Figure 3.2 Global English. Places where English has one or more of the following roles: as the national or as an official language, as a language in which more than 50% of the general population has fluency, as the lingua franca of government, higher education, and commerce in plural societies, and as an outpost dating from colonial times. Source: Data from English Speaking Countries 2020. Retrieved from: http://worldpopulationreview.com/countries/english-speaking-countries/.

However, we close this section with three broad criticisms of Westernization. First, globalization is much more complex than the one-way flow implied by Westernization. Instead, it must be understood “as a process of mutual, if uneven, infiltration: with West permeating the rest and vice versa” (Inda and Rosaldo 2008: 24). Second, Westernization implies homogenization, that the rest of the world comes to resemble the West, but globalization involves both homogenization and heterogenization.
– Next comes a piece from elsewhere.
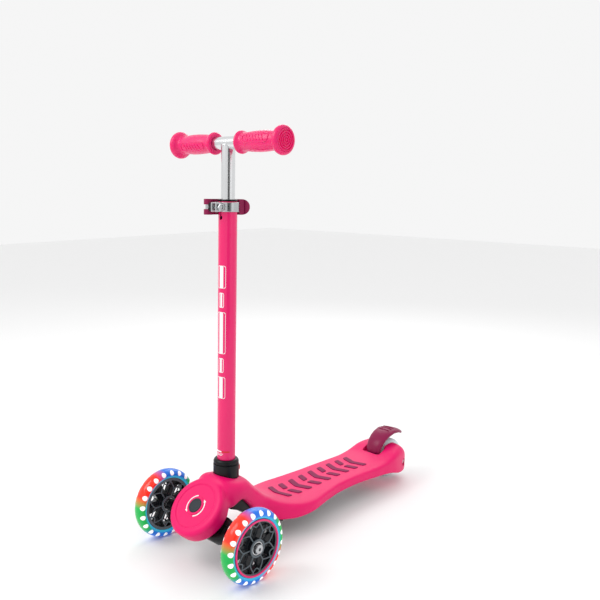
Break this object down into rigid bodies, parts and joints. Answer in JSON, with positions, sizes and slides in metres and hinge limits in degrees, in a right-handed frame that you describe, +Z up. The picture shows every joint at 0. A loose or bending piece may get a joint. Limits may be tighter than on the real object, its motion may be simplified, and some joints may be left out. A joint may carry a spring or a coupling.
{
  "type": "kick scooter",
  "caption": "Child's lean-to-steer kick scooter with a height-adjustable T-bar, clear light-up front wheels, a waved deck and a rear foot brake.",
  "frame": {"origin": "on the floor, under the middle of the overall box", "axes": "+X forward, +Y to the rider's left, +Z up"},
  "size_m": [0.5999, 0.2532, 0.6924],
  "materials": {
    "deck_plastic": "satin moulded plastic",
    "tube_paint": "gloss powder coat",
    "grip_rubber": "matt moulded rubber",
    "inlay_rubber": "matt moulded rubber",
    "lever_plastic": "satin moulded plastic",
    "black_plastic": "fine textured plastic",
    "bush_rubber": "matt",
    "grey_plastic": "fine textured plastic",
    "aluminium": "satin anodised",
    "steel": "plated",
    "clear_tyre": "clear cast polyurethane",
    "light_strip": "white light strip",
    "trim_plastic": "gloss",
    "button_plastic": "satin"
  },
  "bodies": {
    "chassis": {"deck_shell": "deck_plastic", "deck_underside": "black_plastic", "neck_cover": "black_plastic", "deck_screw_1": "steel", "deck_screw_2": "steel", "deck_screw_3": "steel", "deck_screw_4": "steel", "grip_inlay": "inlay_rubber", "lower_tube": "tube_paint", "tube_sleeve": "black_plastic", "stem_end_plug": "black_plastic", "clamp_band": "steel", "clamp_bolt": "steel", "clamp_nut": "steel", "clamp_pivot_pin": "steel", "cam_washer": "black_plastic", "stem_collar": "black_plastic", "collar_top_ring": "black_plastic", "pivot_bolt": "steel", "pivot_nut": "steel", "rear_axle_bolt": "steel", "rear_axle_nut": "steel", "rear_spacer_left": "steel", "rear_spacer_right": "steel", "brake_pin": "steel", "brake_spring": "steel"},
    "t_bar": {"upper_tube": "aluminium", "upper_guide_bush": "black_plastic", "crossbar": "aluminium", "left_grip": "grip_rubber", "right_grip": "grip_rubber"},
    "clamp": {"clamp_lever": "lever_plastic"},
    "release": {"release_button": "button_plastic"},
    "lock": {"lock_button": "grey_plastic", "lock_pin": "steel"},
    "steering": {"axle_beam": "black_plastic", "centring_bush_front": "bush_rubber", "centring_bush_rear": "bush_rubber", "left_axle_bolt": "steel", "right_axle_bolt": "steel", "left_spacer": "steel", "right_spacer": "steel"},
    "left_wheel": {"left_wheel_core": "grey_plastic", "left_tyre": "clear_tyre", "left_led_ring": "light_strip", "left_trim_ring": "trim_plastic", "left_bearing_outer": "steel", "left_bearing_inner": "steel"},
    "right_wheel": {"right_wheel_core": "grey_plastic", "right_tyre": "clear_tyre", "right_led_ring": "light_strip", "right_trim_ring": "trim_plastic", "right_bearing_outer": "steel", "right_bearing_inner": "steel"},
    "rear_wheel": {"rear_wheel_core": "grey_plastic", "rear_tyre": "clear_tyre", "rear_bearing_left": "steel", "rear_bearing_right": "steel"},
    "brake": {"brake_fender": "lever_plastic"}
  },
  "joints": [
    {"name": "bar_height", "type": "slide", "parent": "chassis", "child": "t_bar", "axis": [-0.0175, 0, 0.9998], "range_m": [0, 0.1]},
    {"name": "clamp_lever_hinge", "type": "hinge", "parent": "chassis", "child": "clamp", "pos_m": [0.2105, -0.02, 0.57282], "axis": [-0.0175, 0, 0.9998], "range_deg": [0, 130]},
    {"name": "stem_release", "type": "slide", "parent": "chassis", "child": "release", "axis": [0.9998, 0, 0.0175], "range_m": [0, 0.003], "stiffness_N_per_m": 600, "springref_m": -0.003},
    {"name": "steering_lock", "type": "slide", "parent": "chassis", "child": "lock", "axis": [-0.7071, 0, -0.7071], "range_m": [0, 0.0022]},
    {"name": "lean_steer", "type": "hinge", "parent": "chassis", "child": "steering", "pos_m": [0.262, 0, 0.097], "axis": [0.7071, 0, 0.7071], "range_deg": [-15, 15], "stiffness_Nm_per_rad": 20},
    {"name": "left_wheel_spin", "type": "hinge", "parent": "steering", "child": "left_wheel", "pos_m": [0.24, 0.11, 0.06], "axis": [0, 1, 0], "continuous": true},
    {"name": "right_wheel_spin", "type": "hinge", "parent": "steering", "child": "right_wheel", "pos_m": [0.24, -0.11, 0.06], "axis": [0, 1, 0], "continuous": true},
    {"name": "rear_wheel_spin", "type": "hinge", "parent": "chassis", "child": "rear_wheel", "pos_m": [-0.26, 0, 0.04], "axis": [0, 1, 0], "continuous": true},
    {"name": "brake_press", "type": "hinge", "parent": "chassis", "child": "brake", "pos_m": [-0.2105, 0, 0.057], "axis": [0, -1, 0], "range_deg": [0, 10], "stiffness_Nm_per_rad": 0.8, "springref_deg": -17.19}
  ]
}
Finally, Westernization “neglects those circuits of culture that circumvent the West – those which serve primarily to link the countries of the periphery with one another” (Inda and Rosaldo 2008: 25). Thus, for example, for Taiwan, the links with China and Japan may be far more important than those with the West. The growth of other power centers (such as the East, especially China) leads to the view that “there is not just one global cultural power center but a plurality of them, even if the West stands out among these” (Inda and Rosaldo 2008: 29).